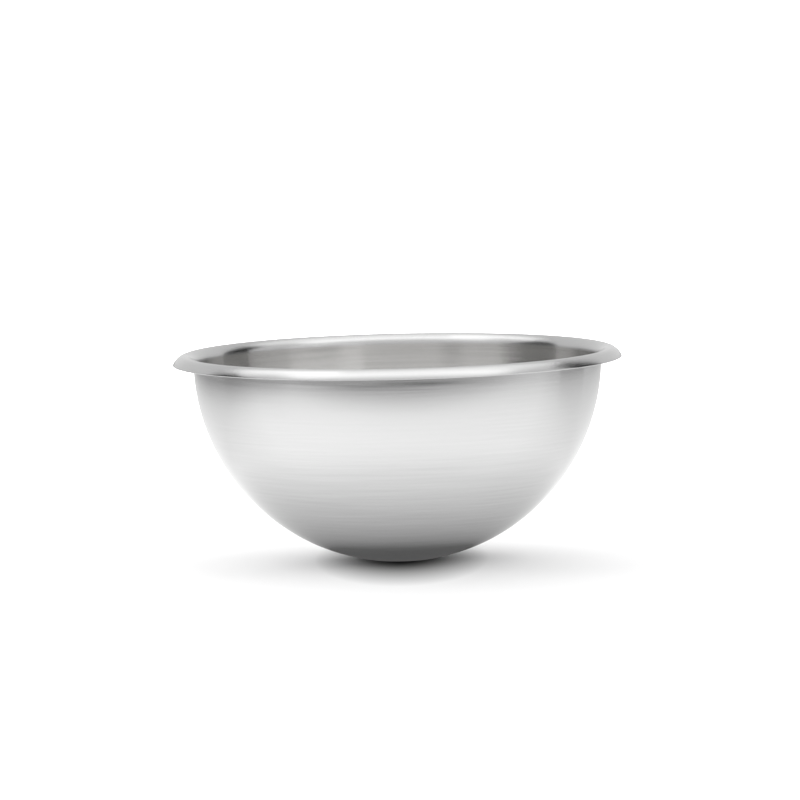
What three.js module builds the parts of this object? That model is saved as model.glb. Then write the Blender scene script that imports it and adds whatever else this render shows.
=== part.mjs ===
// A hemispherical stainless steel mixing bowl, spun from one disc of sheet. The wall is half of a
// sphere, pressed flat at its lowest point so that the bowl stands, and its mouth turns outwards and
// down into an open lip that a hand or a hook can hold. The wall, the flat and the lip are one
// unbroken sheet, so the bowl is one solid.
// Millimetres, +Z up, origin at the centre of the standing flat.
import * as THREE from "three";

// Driving dimensions
const INNER_RADIUS = 120; // inside of the hemisphere, for a bowl of 240 mm
const SHEET = 1; // thickness of the sheet, everywhere
const FLAT_RADIUS = 18; // outer edge of the standing flat
const CREST_RADIUS = 6.2; // upper face of the turn that the rim makes outwards
const CREST_DROP = 2; // the turn's centre lies this far under the sphere's centre
const CREST_END = THREE.MathUtils.degToRad(50); // where the turn opens out into the lip
const LIP_RADIUS = 11.5; // upper face of the lip's flatter curve
const LIP_END = THREE.MathUtils.degToRad(24); // where the lip is trimmed

// Faceting
const SIDES = 72; // around the axis
const WALL_STEPS = 18; // up the wall
const CREST_STEPS = 9;
const LIP_STEPS = 3;

// Worked out from the above. Angles are from the horizontal.
const OUTER_RADIUS = INNER_RADIUS + SHEET;
const CENTRE_HEIGHT = Math.sqrt(OUTER_RADIUS ** 2 - FLAT_RADIUS ** 2); // of the sphere, over the flat
const OUTER_FLAT_EDGE = -Math.asin(CENTRE_HEIGHT / OUTER_RADIUS);
const INNER_FLAT_EDGE = -Math.asin((CENTRE_HEIGHT - SHEET) / INNER_RADIUS);
const WALL_END = -Math.asin(CREST_DROP / (INNER_RADIUS + CREST_RADIUS)); // the wall meets the turn
const CREST_START = Math.PI + WALL_END; // the same place, seen from the turn's centre

const sphereCentre = new THREE.Vector2(0, CENTRE_HEIGHT);
const crestCentre = pointOn(sphereCentre, INNER_RADIUS + CREST_RADIUS, WALL_END);
const lipCentre = pointOn(crestCentre, CREST_RADIUS - LIP_RADIUS, CREST_END);

// The point of a section, as (distance from the axis, height), at an angle on a circle.
function pointOn(centre, radius, angle) {
  return new THREE.Vector2(centre.x + radius * Math.cos(angle), centre.y + radius * Math.sin(angle));
}

// The points of an arc, both ends included.
function arc(centre, radius, from, to, steps) {
  return Array.from({ length: steps + 1 }, (_, i) => {
    return pointOn(centre, radius, from + ((to - from) * i) / steps);
  });
}

// Out over the flat, up the outside of the wall and along the underside of the rim to its trimmed
// edge. An arc's first point is left out where the arc before it ends there.
function outerFace() {
  return [
    new THREE.Vector2(0, 0),
    ...arc(sphereCentre, OUTER_RADIUS, OUTER_FLAT_EDGE, WALL_END, WALL_STEPS),
    ...arc(crestCentre, CREST_RADIUS - SHEET, CREST_START, CREST_END, CREST_STEPS).slice(1),
    ...arc(lipCentre, LIP_RADIUS - SHEET, CREST_END, LIP_END, LIP_STEPS).slice(1),
  ];
}

// Back from the trimmed edge over the crest, down the inside of the wall and in over the flat.
function innerFace() {
  return [
    ...arc(lipCentre, LIP_RADIUS, LIP_END, CREST_END, LIP_STEPS),
    ...arc(crestCentre, CREST_RADIUS, CREST_END, CREST_START, CREST_STEPS).slice(1),
    ...arc(sphereCentre, INNER_RADIUS, WALL_END, INNER_FLAT_EDGE, WALL_STEPS).slice(1),
    new THREE.Vector2(0, SHEET),
  ];
}

function brushedSteel() {
  return new THREE.MeshStandardMaterial({ color: 0xc8c8c6, roughness: 0.32, metalness: 1 });
}

function bowl() {
  const sheet = new THREE.LatheGeometry([...outerFace(), ...innerFace()], SIDES);
  const mesh = new THREE.Mesh(sheet.rotateX(Math.PI / 2), brushedSteel());
  mesh.name = "bowl";
  return mesh;
}

const model = new THREE.Group();
model.add(bowl());

export default model;
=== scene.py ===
"""A brushed steel mixing bowl in a white studio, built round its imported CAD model. Metres, +Z up."""
import math
from collections import namedtuple

import bpy
import numpy as np
from mathutils import Matrix, Vector


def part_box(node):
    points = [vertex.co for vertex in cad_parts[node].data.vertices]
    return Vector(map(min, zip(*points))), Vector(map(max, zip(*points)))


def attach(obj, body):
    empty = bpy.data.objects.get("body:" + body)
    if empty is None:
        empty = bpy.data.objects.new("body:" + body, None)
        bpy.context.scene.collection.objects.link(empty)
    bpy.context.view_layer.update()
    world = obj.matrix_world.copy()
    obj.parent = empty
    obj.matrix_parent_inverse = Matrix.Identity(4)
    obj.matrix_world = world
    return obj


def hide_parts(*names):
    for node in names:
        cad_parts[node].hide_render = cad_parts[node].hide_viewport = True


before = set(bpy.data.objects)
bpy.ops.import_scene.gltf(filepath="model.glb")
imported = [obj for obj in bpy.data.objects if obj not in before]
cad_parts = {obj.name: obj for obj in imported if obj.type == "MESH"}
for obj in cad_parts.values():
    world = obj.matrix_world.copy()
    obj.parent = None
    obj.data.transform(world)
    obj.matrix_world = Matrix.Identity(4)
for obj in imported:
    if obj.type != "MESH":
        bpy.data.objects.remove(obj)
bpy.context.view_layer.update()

# The sheet's section, as in the CAD model
INNER_RADIUS = 0.120
SHEET = 0.001
FLAT_RADIUS = 0.018
CREST_RADIUS = 0.0062
CREST_DROP = 0.002
CREST_END = math.radians(50)
LIP_RADIUS = 0.0115
LIP_END = math.radians(24)

# What the real sheet has besides
FLAT_BEND = 0.03  # radius of the outer face, where the flat turns into the wall
EDGE_ROUND = 0.0003  # the trimmed edge, deburred
SIDES = 384

# How many steps each arc of the section is cut into
BEND_STEPS = 6
WALL_STEPS = 60
UNDER_STEPS = 22
TOP_STEPS = 24
LIP_STEPS = 7
EDGE_STEPS = 4
FLAT_RINGS = (0.35, 0.7)  # rings of points in the flat, as parts of its radius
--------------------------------
**EXERCISE GOAL**
Write out, exactly and with nothing else, the lines of the listing above from its first line through the line with "const lipCentre = pointOn(crestCentre, CREST_RADIUS".

**RESULT**
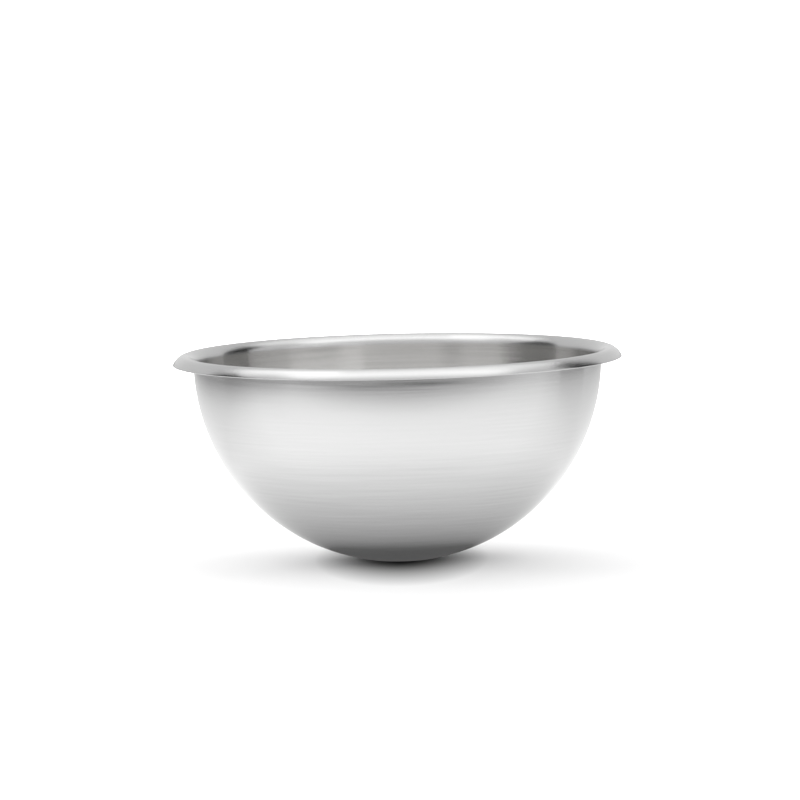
What three.js module builds the parts of this object? That model is saved as model.glb. Then write the Blender scene script that imports it and adds whatever else this render shows.
=== part.mjs ===
// A hemispherical stainless steel mixing bowl, spun from one disc of sheet. The wall is half of a
// sphere, pressed flat at its lowest point so that the bowl stands, and its mouth turns outwards and
// down into an open lip that a hand or a hook can hold. The wall, the flat and the lip are one
// unbroken sheet, so the bowl is one solid.
// Millimetres, +Z up, origin at the centre of the standing flat.
import * as THREE from "three";

// Driving dimensions
const INNER_RADIUS = 120; // inside of the hemisphere, for a bowl of 240 mm
const SHEET = 1; // thickness of the sheet, everywhere
const FLAT_RADIUS = 18; // outer edge of the standing flat
const CREST_RADIUS = 6.2; // upper face of the turn that the rim makes outwards
const CREST_DROP = 2; // the turn's centre lies this far under the sphere's centre
const CREST_END = THREE.MathUtils.degToRad(50); // where the turn opens out into the lip
const LIP_RADIUS = 11.5; // upper face of the lip's flatter curve
const LIP_END = THREE.MathUtils.degToRad(24); // where the lip is trimmed

// Faceting
const SIDES = 72; // around the axis
const WALL_STEPS = 18; // up the wall
const CREST_STEPS = 9;
const LIP_STEPS = 3;

// Worked out from the above. Angles are from the horizontal.
const OUTER_RADIUS = INNER_RADIUS + SHEET;
const CENTRE_HEIGHT = Math.sqrt(OUTER_RADIUS ** 2 - FLAT_RADIUS ** 2); // of the sphere, over the flat
const OUTER_FLAT_EDGE = -Math.asin(CENTRE_HEIGHT / OUTER_RADIUS);
const INNER_FLAT_EDGE = -Math.asin((CENTRE_HEIGHT - SHEET) / INNER_RADIUS);
const WALL_END = -Math.asin(CREST_DROP / (INNER_RADIUS + CREST_RADIUS)); // the wall meets the turn
const CREST_START = Math.PI + WALL_END; // the same place, seen from the turn's centre

const sphereCentre = new THREE.Vector2(0, CENTRE_HEIGHT);
const crestCentre = pointOn(sphereCentre, INNER_RADIUS + CREST_RADIUS, WALL_END);
const lipCentre = pointOn(crestCentre, CREST_RADIUS - LIP_RADIUS, CREST_END);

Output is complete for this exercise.